= David Anderson (academic) =

American academic

David Anderson (born August 4, 1952) is a former college professor. He was trained as a literary historian at Princeton University (Ph.D. 1980), where he studied with D. W. Robertson, and at universities in Italy (beginning with support from a Fulbright Fellowship, 1978), especially the scholarly circle around Giuseppe Billanovich at the Catholic University of Milan.

It was as a visiting scholar at Milan that he completed his study of the post-classical interpretations of Statius' epic poem Thebaid and their influence on Boccaccio and Chaucer, published as Before the Knight's Tale (University of Pennsylvania Press, 1988), and identified in scattered manuscript sources a previously unrecognized commentary that was shown to be present in Boccaccio's library and used by that author in his works: "Boccaccio's Glosses on Statius," Studi sul Boccaccio (1996).

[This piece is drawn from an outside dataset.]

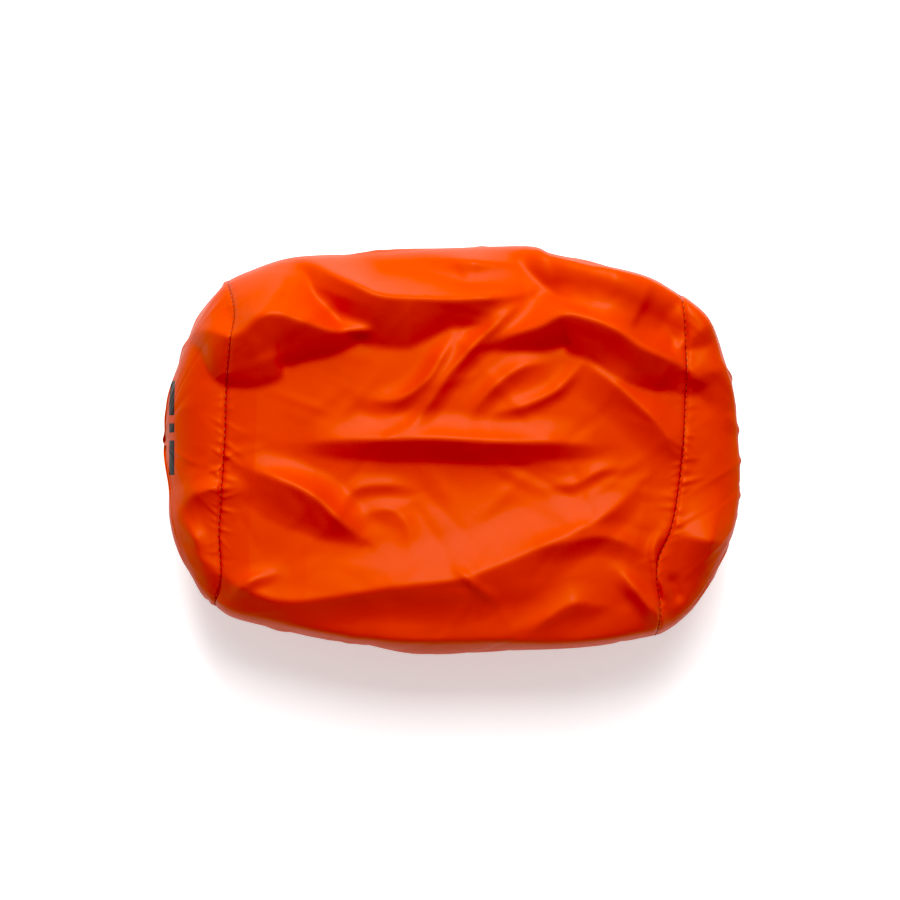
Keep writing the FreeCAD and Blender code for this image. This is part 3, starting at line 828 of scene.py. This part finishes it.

At the University of Pennsylvania (1980–1988), he was the first male member of the faculty to take an extended parenting leave. At the time, the request was unusual, and his act occasioned public discussion of gender bias in employment policies and was the subject of a front-page article in the Daily Pennsylvanian, "Mr. Mom: Paternity Leave Allows English Prof to Raise Son".

In 1986 he curated an exhibition and catalogue of manuscripts and early printed books illustrating Chaucer's works and their cultural influences, Sixty Books Old and New (New Chaucer Society, 1986). The exhibition was held at the University of Pennsylvania and the Rosenbach Foundation and was supported by several Philadelphia-area charitable organizations, which made possible the distribution of copies of the catalogue to English teachers in the Philadelphia public school district. Anderson's other publications include Pound's Cavalcanti (Princeton University Press, 1983), which remains "invaluable" to Ezra Pound scholars.

He won the 1988-89 Rome Prize in Post-Classical Humanistic Studies. Anderson held appointments in Europe from 1989 to 1995, first as a Fellow of the American Academy in Rome and then at the University of Tübingen.

In 1996 he took an MBA degree in accounting and finance at the University of Rochester's Simon Graduate School of Business Administration. He then worked as a professional business appraiser and consultant until 2017. Anderson is a member of the board of Rydberg Technologies, LLC He lives in Princeton, New Jersey. He has three children, David, Maria, and Sophia.